# New indoor pistol range



## Weatherby (May 27, 2005)

For you guys in Southwest Ohio. My family owns a small gunshop in New Miami Ohio (New Miami Gun Shop). We just finished building an indoor pistol range (4 lanes) that will be opening this Friday October 19, 2007.

If you are interested or have any questions give us a call (513) 894-5000. Ask for Rick.


Thanks


----------



## Boxingref_rick (Feb 8, 2005)

Hi Rick.

Is it located at the same location as your store.
And how much to shoot, hours etc...

Rick in Fairfield.


----------



## Weatherby (May 27, 2005)

Same location as the store.

Monday thru Saturday (for now, may open Sunday also)
10:00am - ??? 

$7.00 per 1/2 hour

Must buy ammo there.

I've been asked about the purchase of ammo.
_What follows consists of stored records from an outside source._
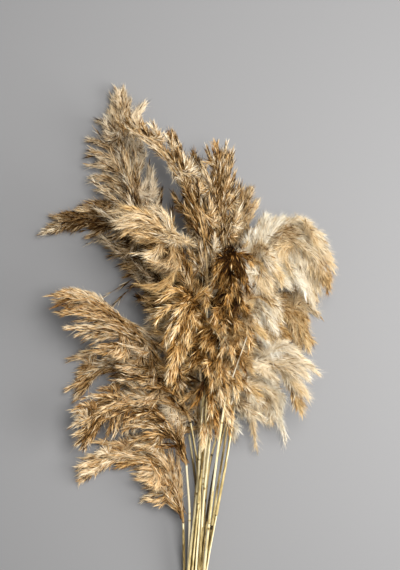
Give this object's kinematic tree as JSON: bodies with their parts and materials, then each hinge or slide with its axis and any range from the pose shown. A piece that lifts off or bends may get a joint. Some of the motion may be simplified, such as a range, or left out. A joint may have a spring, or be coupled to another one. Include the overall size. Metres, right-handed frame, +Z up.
{
  "type": "bundle of pampas grass",
  "caption": "Bundle of cut, dried pampas grass lying on its side: slender culms gathered near their cut ends and fanning out into drooping, feathery plumes.",
  "frame": {"origin": "on the surface that the bundle lies on, under the middle of its bounding box", "axes": "+Y along the bundle from the cut ends towards the plumes, +Z up from the surface, +X to the right as seen from above with the plumes pointing away"},
  "size_m": [0.3682, 0.7194, 0.1865],
  "materials": {
    "culm": "dry straw, slightly glossy",
    "plume_brown": "dry, dull, fibrous",
    "plume_gold": "dry, dull, fibrous",
    "plume_cream": "dry, silky, fibrous"
  },
  "bodies": {
    "root": {"culm_crown": "culm", "culm_arch": "culm", "culm_spire_left": "culm", "culm_spire_thin": "culm", "culm_spire_centre": "culm", "culm_spire_right": "culm", "culm_left_upper": "culm", "culm_left_high": "culm", "culm_left_middle": "culm", "culm_left_low": "culm", "culm_left_lowest": "culm", "culm_right_dome": "culm", "culm_right_middle": "culm", "culm_right_low": "culm", "culm_right_lowest": "culm", "culm_front_hanging": "culm", "culm_front_left": "culm", "culm_front_centre": "culm", "culm_front_right": "culm", "culm_centre_low": "culm", "plume_crown": "plume_brown", "plume_arch": "plume_brown", "plume_spire_left": "plume_brown", "plume_spire_thin": "plume_brown", "plume_spire_centre": "plume_brown", "plume_spire_right": "plume_cream", "plume_left_upper": "plume_brown", "plume_left_high": "plume_gold", "plume_left_middle": "plume_gold", "plume_left_low": "plume_gold", "plume_left_lowest": "plume_gold", "plume_right_dome": "plume_cream", "plume_right_middle": "plume_cream", "plume_right_low": "plume_cream", "plume_right_lowest": "plume_cream", "plume_front_hanging": "plume_gold", "plume_front_left": "plume_cream", "plume_front_centre": "plume_gold", "plume_front_right": "plume_cream", "plume_centre_low": "plume_brown"}
  },
  "joints": []
}
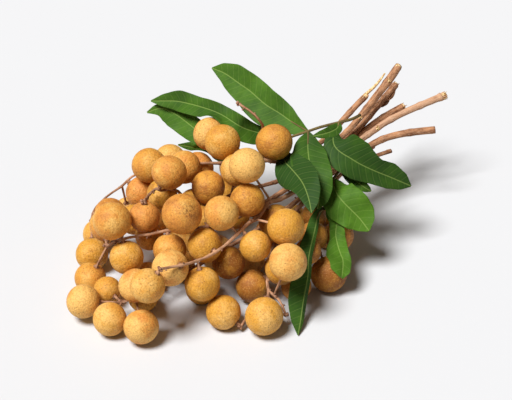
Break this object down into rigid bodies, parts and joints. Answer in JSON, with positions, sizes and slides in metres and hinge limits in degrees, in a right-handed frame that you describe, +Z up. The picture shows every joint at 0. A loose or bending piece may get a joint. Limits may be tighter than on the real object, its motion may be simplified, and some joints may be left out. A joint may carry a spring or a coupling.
{
  "type": "longan fruit bunch",
  "caption": "Bunch of longan lying on its side: round tan fruit on short stalks along brown woody branches, with long waved green leaves over the gathered cut stems.",
  "frame": {"origin": "on the floor under the middle of the bunch's box", "axes": "+X from the fruit towards the cut stems, +Y away from the front of the heap, +Z up"},
  "size_m": [0.2688, 0.2302, 0.1119],
  "materials": {
    "fruit_skin": "dry pebbled tan rind with fine darker specks",
    "leaf": "half-glossy green blade with a pale midrib and side veins",
    "bark": "dull pinkish brown bark with pale wood at the cuts"
  },
  "bodies": {
    "root": {"branch_1": "fruit_skin", "branch_2": "fruit_skin", "branch_3": "fruit_skin", "branch_4": "fruit_skin", "branch_5": "fruit_skin", "branch_6": "fruit_skin", "branch_7": "fruit_skin", "branch_8": "fruit_skin", "compound_leaf_1": "leaf", "compound_leaf_2": "leaf", "compound_leaf_3": "leaf"}
  },
  "joints": []
}
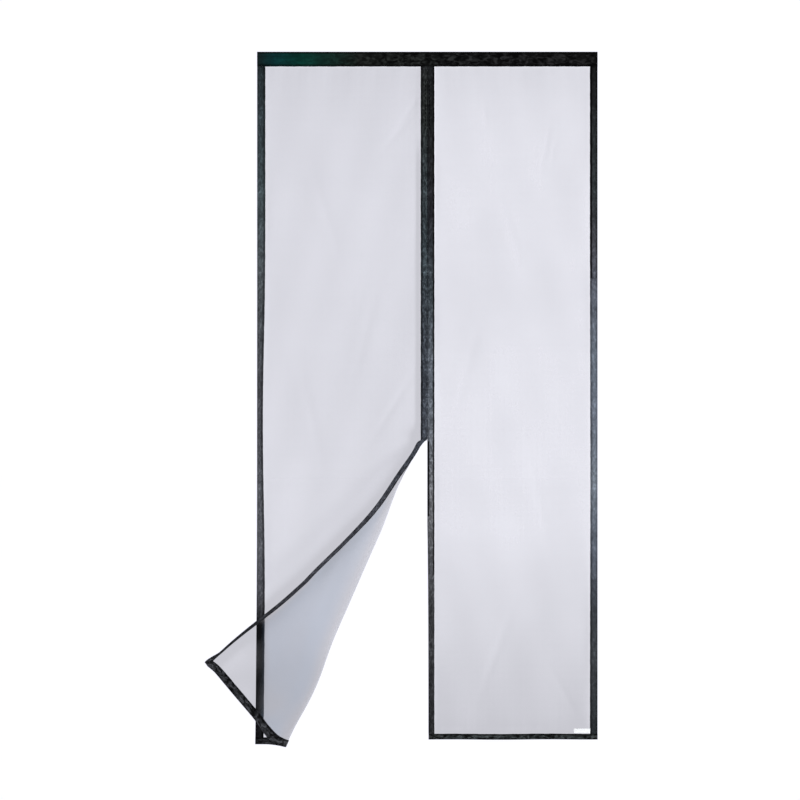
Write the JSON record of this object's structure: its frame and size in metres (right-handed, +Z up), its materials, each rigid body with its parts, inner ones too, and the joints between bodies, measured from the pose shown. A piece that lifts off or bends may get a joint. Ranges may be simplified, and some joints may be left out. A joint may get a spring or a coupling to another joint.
{
  "type": "magnetic insect screen",
  "caption": "Tall two-panel mesh door screen with dark taped edges and magnetic centre hems, hung from its header band, one lower corner folded back over the front.",
  "frame": {"origin": "middle of the flat back face of the header's hook strip, which sits on the door frame's head", "axes": "+X to the viewer's right along the header, +Y into the door frame behind the header, +Z up; the screen hangs below the origin and faces -Y"},
  "size_m": [1.1427, 0.1878, 2.0212],
  "materials": {
    "net": "fine see-through knitted polyester net, soft sheen",
    "tape": "near-black woven tape, matte",
    "slate_tape": "slate-grey woven tape, matte with a soft sheen",
    "hook": "black hook strip, matte",
    "magnet": "plain plated magnet",
    "label": "blank white satin ribbon"
  },
  "bodies": {
    "root": {"header_band": "tape", "header_hook_strip": "hook", "left_net": "net", "left_edge_tape": "slate_tape", "left_inner_hem": "tape", "left_bottom_hem": "tape", "left_hook_strip": "hook", "left_magnet_1": "magnet", "left_magnet_2": "magnet", "left_magnet_3": "magnet", "left_magnet_4": "magnet", "left_magnet_5": "magnet", "left_magnet_6": "magnet", "left_magnet_7": "magnet", "right_net": "net", "right_edge_tape_upper": "tape", "right_edge_tape_lower": "slate_tape", "right_inner_hem": "tape", "right_bottom_hem": "tape", "right_hook_strip": "hook", "right_magnet_1": "magnet", "right_magnet_2": "magnet", "right_magnet_3": "magnet", "right_magnet_4": "magnet", "right_magnet_5": "magnet", "right_magnet_6": "magnet", "right_magnet_7": "magnet", "care_label": "label"}
  },
  "joints": []
}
The reason we prefer the ammo be purchased there is to assure what is being fired for safety purposes. However, you may bring your own ammo and as long as it is not deemed unsafe you should be fine.


----------



## Weatherby (May 27, 2005)

We now have pistols to rent at the range .22 to .45

Bring your own pistol or rent one of ours. 

Targets (8 styles) 75 cents each.


----------



## Weatherby (May 27, 2005)

Hours have now been expanded.

Open 7 days a week 10am til 7pm (or later)


----------